The limitations placed on NGO registration, funding, membership, and general activities under the NGO law have prompted many organizations in Egypt to register as law firms or private companies, while still performing activities related to human and civil rights.
Those organizations working outside of the NGO law enjoy relative freedom as compared to registered NGOs. The new amendments would bring these organizations back under the supervision of the government.
It is believed that the changes would require organizations working outside of the restrictive Law 84 to register with the Ministry of Social Solidarity, resulting in increased supervision by the government.
According to El-Fergiery, "this means civil assassination for these NGOs.
Funding limitations
Deputy Director of the Egyptian Initiative for Personal Rights Soha Abdel-Aty speculates that the amendments will impose more restrictions on receiving funding as well as further stipulations regarding membership to an organization.
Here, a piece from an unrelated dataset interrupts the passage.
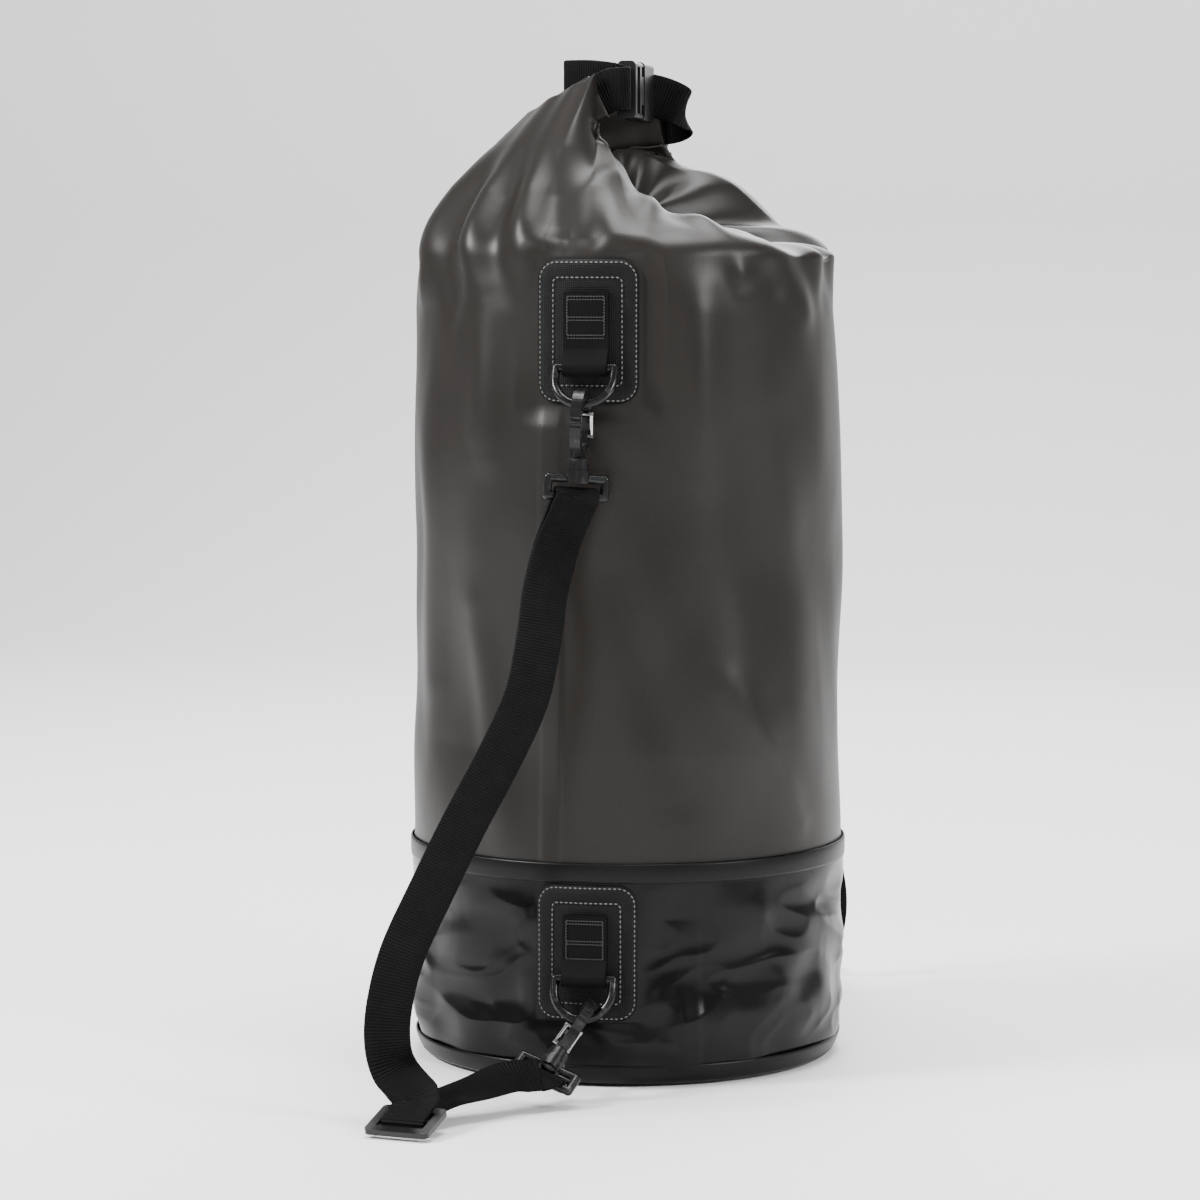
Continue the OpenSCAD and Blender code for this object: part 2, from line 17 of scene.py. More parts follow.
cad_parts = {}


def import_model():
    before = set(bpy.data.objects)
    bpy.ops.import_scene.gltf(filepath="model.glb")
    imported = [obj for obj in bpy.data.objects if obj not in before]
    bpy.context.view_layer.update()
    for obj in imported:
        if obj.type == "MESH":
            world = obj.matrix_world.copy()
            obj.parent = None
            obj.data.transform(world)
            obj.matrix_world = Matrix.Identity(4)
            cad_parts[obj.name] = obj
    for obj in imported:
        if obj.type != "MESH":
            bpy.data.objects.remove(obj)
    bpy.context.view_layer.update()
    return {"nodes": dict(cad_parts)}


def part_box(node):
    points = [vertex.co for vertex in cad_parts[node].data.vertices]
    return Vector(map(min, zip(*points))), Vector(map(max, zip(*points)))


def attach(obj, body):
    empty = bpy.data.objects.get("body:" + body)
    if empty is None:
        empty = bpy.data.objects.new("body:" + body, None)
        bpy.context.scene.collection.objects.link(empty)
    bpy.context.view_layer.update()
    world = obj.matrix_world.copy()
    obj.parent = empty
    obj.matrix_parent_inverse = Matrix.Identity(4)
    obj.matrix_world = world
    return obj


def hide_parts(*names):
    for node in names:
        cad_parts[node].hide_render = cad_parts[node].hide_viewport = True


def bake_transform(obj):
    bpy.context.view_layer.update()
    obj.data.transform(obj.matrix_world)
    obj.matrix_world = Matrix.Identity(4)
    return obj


LOG = logging.getLogger("rope_bag")
MM = 0.001
Point = tuple[float, float, float]


class Side(Enum):
    """The two faces of the bag that carry patches and a shoulder strap."""

    FRONT = 0
    BACK = 1

    @property
    def word(self) -> str:
        """The side's word in node names."""
        return self.name.lower()

    def turn(self, points: np.ndarray) -> np.ndarray:
        """Points of the front side, turned to this side."""
        sign = 1.0 if self is Side.FRONT else -1.0
        return np.asarray(points, float) * np.array([sign, sign, 1.0])


class Level(Enum):
    """The two heights at which a side carries a patch and a ring."""

    UPPER = "upper"
    LOWER = "lower"


# ---------------------------------------------------------------- finishes


@dataclass(frozen=True)
class Finish:
    """A surface finish that makes its own node material.

    Args:
        name: the material's name.
        colour: linear base colour.
        roughness: middle roughness.
        metallic: 0 for fabric and plastic, 1 for bare metal.
        specular: specular level.
        sheen: cloth sheen.
        coat: clear coat weight.
    """

    name: str
    colour: tuple[float, float, float]
    roughness: float = 0.5
    metallic: float = 0.0
    specular: float = 0.5
    sheen: float = 0.0
    coat: float = 0.0

    def material(self) -> bpy.types.Material:
        """The finish's material, made once."""
        made = bpy.data.materials.get(self.name)
        if made is None:
            made = bpy.data.materials.new(self.name)
            made.use_nodes = True
            self.dress(made.node_tree)
        return made

    def shader(self, tree: bpy.types.NodeTree) -> bpy.types.Node:
        """Sets the plain values on the tree's shader.

        Args:
            tree: the material's node tree.

        Returns:
            The Principled shader node.
        """
        node = tree.nodes["Principled BSDF"]
        node.inputs["Base Color"].default_value = (*self.colour, 1.0)
        node.inputs["Roughness"].default_value = self.roughness
        node.inputs["Metallic"].default_value = self.metallic
        node.inputs["Specular IOR Level"].default_value = self.specular
        node.inputs["Sheen Weight"].default_value = self.sheen
        node.inputs["Coat Weight"].default_value = self.coat
        return node

    def mottled(self, tree: bpy.types.NodeTree, scale: float, low: float, high: float) -> None:
        """Varies the base colour with a soft noise.

        Args:
            tree: the material's node tree.
            scale: the noise's scale.
            low: share of the colour where it is darkest.
            high: share of the colour where it is lightest.
        """
        spots = noise_node(tree, scale, 4.0)
        ramp = tree.nodes.new("ShaderNodeValToRGB")
        ramp.color_ramp.elements[0].position = 0.3
        ramp.color_ramp.elements[1].position = 0.7
        ramp.color_ramp.elements[0].color = (*[c * low for c in self.colour], 1.0)
        ramp.color_ramp.elements[1].color = (*[c * high for c in self.colour], 1.0)
        tree.links.new(spots.outputs["Fac"], ramp.inputs["Fac"])
        tree.links.new(ramp.outputs["Color"], self.shader(tree).inputs["Base Color"])

    def rough_range(self, tree: bpy.types.NodeTree, scale: float, spread: float) -> None:
        """Varies the roughness about its middle value.

        Args:
            tree: the material's node tree.
            scale: the noise's scale.
            spread: how far the roughness goes each way.
        """
        spots = noise_node(tree, scale, 3.0)
        limits = tree.nodes.new("ShaderNodeMapRange")
        limits.inputs["To Min"].default_value = self.roughness - spread
        limits.inputs["To Max"].default_value = self.roughness + spread
        tree.links.new(spots.outputs["Fac"], limits.inputs["Value"])
        tree.links.new(limits.outputs["Result"], self.shader(tree).inputs["Roughness"])

    def dress(self, tree: bpy.types.NodeTree) -> None:
        """Fills the material's nodes; each kind of finish adds its own detail."""
        self.mottled(tree, 40.0, 0.85, 1.12)
        self.rough_range(tree, 60.0, 0.08)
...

The law currently prohibits NGOs from obtaining foreign funding without prior government approval. Additionally, the law gives the Ministry of Social Solidarity the right to reject candidates for board membership. NGOs can also be dissolved and their assets liquidated without warning.
The Egyptian Organization for Human Rights (EOHR) is the latest NGO to come under fire. The organization received a letter from the Ministry of Social Solidarity stating that the law requiring government clearance in order to receive international funding had been violated.
According to Tarek Zaghloul, director of the EOHR, the organization submitted all relevant documents regarding their January conference, "Information is a Right for All, held jointly with the Morocco-based Center of Media Freedom in the Middle East and North Africa to the ministry. EOHR did not receive a reply from the Ministry within the stipulated 60 day-period after submission. As a result, they assumed the ministry's lack of response implied approval.
Following the conference, the EOHR was issued a warning by the ministry explaining that they were in violation of the law. Confused, the organization contacted the ministry for clarification. According to Zaghloul, the ministry said an employee's mistake was to blame for the letter and that the EOHR was in fact not at risk of dissolution.
Zaghloul remains suspicious of the ministry's response and speculates that the organization's January conference regarding free speech in conjunction with their 2008 annual report on human rights in Egypt may have sparked government action.
"Over the past four or five years, NGOs have become very active in Egypt in highlighting violations by the government . in the media. Last summer, you couldn't pick up a newspaper without an article on prison abuse, because of NGOs who could do this research, says Abdel-Aty.
Activists believe that this increased activity on behalf of NGOs is what prompted the government to propose new amendments to the 2002 law.
The federation
Other rumors surrounding the proposed amendments relate to the General Federation of NGOs and Foundations. The neutrality and independence of NGOs is drawn into question with the increased role of the Federation.
Ten of the 30-member board are selected by the president of Egypt.
According to El-Fergiery, the amendments are also believed to enable the federation to further interfere in the internal affairs of NGOs.
In 2007, the United Nations' Development Program granted the Egyptian Government $700,000 in order to fund and develop NGOs through this federation.
In its project report, the UNDP lauded the NGO Law for the reforms it would implement, though with some reservation, stating it has "some concerns over some aspects pertaining to the new law.
NGOs surveyed by Daily News Egypt said the federation was not receptive to their requests for participation and reform. In part, the federation was assumed to be a cover for the government - an institution designed to demonstrate free participation and interaction of Egypt's NGOs to the outside world.
Abeer Soliman of the Arabic Network for Human Rights Information expressed frustration regarding the lack of dialogue between the government and NGOs.
In response to the lack of dialogue on the proposed amendments, NGOs responded by creating a draft detailing changes more favorable for an independent civil society.
A coalition of 150 NGOs led by EOHR and the Cairo Institute for Human Rights Studies insists that Law 84 must be amended to exclude the possibility of prison sentences, rejection of NGO registration, and remove barriers for receiving foreign funding.
It remains to be seen whether the input of the NGOs will be heard.